Strictly speaking, Iceland’s capital, Reykjavík, is just south of the Arctic Circle, so it doesn’t experience true 24-hour midnight sun. However, it still has exceptionally long twilight-filled nights around the solstice, with the sky never going completely dark.
The experience is not just about astronomy. In Arctic communities, the midnight sun changes the rhythm of life. Hiking, kayaking, wildlife watching and photography can happen late into the night.
“I struggle with words to describe it, but there’s this surreality that’s happening right behind my conscious life,” Jensen said. “I know it’s midnight, I know my body is ready to sleep, but I’m awake and I have this experience with daylight — there’s silliness, there’s eerie, and there’s an element of awe.” He added that it’s not unusual to have people up all night on deck during an Arctic cruise.
What happens after the Solstice?
The solstice is the peak of the midnight sun phenomenon, not the end. After this weekend, the sun will slowly begin to retreat southward in the sky and daylight in the northern hemisphere will gradually decrease.
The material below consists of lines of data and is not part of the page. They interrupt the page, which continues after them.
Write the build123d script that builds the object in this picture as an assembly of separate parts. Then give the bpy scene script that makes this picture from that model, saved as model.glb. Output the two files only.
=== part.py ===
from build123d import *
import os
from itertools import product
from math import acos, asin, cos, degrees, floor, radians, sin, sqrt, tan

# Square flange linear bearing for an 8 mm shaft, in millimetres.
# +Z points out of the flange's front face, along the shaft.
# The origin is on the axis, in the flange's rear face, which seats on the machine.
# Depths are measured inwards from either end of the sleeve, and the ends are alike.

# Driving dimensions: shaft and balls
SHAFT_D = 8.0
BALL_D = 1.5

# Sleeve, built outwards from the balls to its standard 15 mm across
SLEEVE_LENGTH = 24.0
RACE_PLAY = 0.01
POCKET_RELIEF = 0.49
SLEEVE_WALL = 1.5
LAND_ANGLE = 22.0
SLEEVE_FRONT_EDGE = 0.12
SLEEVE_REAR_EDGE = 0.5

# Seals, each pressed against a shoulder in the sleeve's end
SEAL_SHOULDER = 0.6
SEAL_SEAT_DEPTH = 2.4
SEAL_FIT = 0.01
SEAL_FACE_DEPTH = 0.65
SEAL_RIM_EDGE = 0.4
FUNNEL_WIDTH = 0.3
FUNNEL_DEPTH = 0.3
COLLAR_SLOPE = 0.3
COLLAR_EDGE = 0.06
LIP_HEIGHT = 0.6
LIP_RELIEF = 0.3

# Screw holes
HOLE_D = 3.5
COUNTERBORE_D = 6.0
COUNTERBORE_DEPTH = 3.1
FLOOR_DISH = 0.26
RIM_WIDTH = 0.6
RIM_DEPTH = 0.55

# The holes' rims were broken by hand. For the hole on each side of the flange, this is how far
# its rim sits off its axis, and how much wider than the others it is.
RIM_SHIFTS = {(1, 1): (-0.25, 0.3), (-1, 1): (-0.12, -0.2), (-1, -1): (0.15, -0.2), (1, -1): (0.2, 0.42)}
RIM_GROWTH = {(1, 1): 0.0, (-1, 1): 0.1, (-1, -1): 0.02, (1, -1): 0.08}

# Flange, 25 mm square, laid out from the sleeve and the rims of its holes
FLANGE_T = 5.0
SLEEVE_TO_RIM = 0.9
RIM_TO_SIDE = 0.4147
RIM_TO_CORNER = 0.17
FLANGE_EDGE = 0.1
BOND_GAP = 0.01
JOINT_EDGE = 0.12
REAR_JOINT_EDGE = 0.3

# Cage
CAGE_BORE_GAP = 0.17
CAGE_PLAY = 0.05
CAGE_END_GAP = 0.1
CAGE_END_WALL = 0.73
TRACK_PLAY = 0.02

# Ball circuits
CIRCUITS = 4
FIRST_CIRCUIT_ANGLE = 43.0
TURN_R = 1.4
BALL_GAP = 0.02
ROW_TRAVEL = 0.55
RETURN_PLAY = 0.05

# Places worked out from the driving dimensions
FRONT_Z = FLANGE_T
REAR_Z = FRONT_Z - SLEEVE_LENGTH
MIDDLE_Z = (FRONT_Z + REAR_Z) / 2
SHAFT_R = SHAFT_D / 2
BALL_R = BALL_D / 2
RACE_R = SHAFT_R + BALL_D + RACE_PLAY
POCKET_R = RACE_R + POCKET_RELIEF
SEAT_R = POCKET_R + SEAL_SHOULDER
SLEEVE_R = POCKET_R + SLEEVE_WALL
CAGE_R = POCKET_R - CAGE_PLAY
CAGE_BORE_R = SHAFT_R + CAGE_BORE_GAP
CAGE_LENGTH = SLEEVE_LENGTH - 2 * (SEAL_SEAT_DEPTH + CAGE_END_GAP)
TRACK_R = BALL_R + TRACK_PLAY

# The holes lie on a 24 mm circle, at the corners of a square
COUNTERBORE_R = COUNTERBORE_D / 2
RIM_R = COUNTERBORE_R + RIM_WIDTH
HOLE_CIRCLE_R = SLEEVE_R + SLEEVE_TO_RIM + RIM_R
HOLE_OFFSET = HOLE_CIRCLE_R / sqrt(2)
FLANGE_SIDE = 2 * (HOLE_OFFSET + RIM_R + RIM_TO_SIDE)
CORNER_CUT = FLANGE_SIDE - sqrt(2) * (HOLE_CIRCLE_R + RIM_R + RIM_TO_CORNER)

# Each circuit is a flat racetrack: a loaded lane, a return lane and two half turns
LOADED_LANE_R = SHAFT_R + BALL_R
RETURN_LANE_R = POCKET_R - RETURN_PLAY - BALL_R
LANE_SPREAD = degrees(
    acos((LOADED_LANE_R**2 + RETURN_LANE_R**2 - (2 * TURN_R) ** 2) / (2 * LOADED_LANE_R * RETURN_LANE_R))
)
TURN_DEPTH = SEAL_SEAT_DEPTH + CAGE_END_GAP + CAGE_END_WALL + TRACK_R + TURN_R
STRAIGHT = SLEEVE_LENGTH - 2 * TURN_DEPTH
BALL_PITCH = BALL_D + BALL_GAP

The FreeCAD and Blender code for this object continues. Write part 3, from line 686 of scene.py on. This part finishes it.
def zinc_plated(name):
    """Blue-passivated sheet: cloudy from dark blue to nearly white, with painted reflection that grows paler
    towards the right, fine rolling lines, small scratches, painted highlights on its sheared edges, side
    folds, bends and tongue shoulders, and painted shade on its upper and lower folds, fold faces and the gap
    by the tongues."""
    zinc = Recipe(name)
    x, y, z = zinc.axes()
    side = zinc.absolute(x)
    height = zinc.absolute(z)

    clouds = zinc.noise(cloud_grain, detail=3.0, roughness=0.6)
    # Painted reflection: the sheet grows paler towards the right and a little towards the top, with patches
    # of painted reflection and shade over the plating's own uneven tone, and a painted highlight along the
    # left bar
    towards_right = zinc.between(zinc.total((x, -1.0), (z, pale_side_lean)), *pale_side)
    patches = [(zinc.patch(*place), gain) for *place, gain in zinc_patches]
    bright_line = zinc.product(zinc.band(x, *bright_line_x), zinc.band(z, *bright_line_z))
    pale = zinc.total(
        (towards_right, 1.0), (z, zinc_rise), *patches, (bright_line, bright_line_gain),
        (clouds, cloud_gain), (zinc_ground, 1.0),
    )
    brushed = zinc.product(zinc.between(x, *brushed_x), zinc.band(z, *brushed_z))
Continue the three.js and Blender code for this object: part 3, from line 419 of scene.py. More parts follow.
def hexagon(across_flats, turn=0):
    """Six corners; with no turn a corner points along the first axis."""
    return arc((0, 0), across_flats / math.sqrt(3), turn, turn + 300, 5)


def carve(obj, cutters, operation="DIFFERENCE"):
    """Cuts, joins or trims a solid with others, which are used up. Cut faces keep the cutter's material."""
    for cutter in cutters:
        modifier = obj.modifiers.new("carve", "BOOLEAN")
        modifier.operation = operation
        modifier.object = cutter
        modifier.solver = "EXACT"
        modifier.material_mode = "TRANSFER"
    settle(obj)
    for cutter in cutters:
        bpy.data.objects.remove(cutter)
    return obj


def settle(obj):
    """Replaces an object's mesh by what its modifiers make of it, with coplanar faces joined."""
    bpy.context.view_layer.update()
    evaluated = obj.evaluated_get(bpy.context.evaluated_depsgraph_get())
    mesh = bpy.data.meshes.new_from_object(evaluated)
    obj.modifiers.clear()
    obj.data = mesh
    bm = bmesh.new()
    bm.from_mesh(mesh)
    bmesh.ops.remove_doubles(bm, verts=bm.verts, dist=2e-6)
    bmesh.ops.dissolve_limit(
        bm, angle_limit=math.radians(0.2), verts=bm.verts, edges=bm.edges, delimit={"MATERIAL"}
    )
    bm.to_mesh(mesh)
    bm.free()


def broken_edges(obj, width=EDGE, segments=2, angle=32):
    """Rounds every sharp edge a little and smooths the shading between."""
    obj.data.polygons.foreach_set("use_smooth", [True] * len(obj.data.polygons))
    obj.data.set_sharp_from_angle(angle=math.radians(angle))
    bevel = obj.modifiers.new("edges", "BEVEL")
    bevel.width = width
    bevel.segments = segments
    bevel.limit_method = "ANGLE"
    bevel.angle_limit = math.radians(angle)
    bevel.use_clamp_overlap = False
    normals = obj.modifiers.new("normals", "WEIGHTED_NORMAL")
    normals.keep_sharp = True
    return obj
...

In the Arctic, the midnight sun will continue for a little while longer, depending on latitude, before sunsets finally return.
“Fatigue is a very real risk when you’re operating in a place where there’s 24-hour daylight and the midnight sun is there — but there’s also an energy that comes with it,” Jensen said. “If the midnight sun is something you want to experience at its peak, this solstice period at high latitudes is really intense.”
I wish you clear skies and open eyes.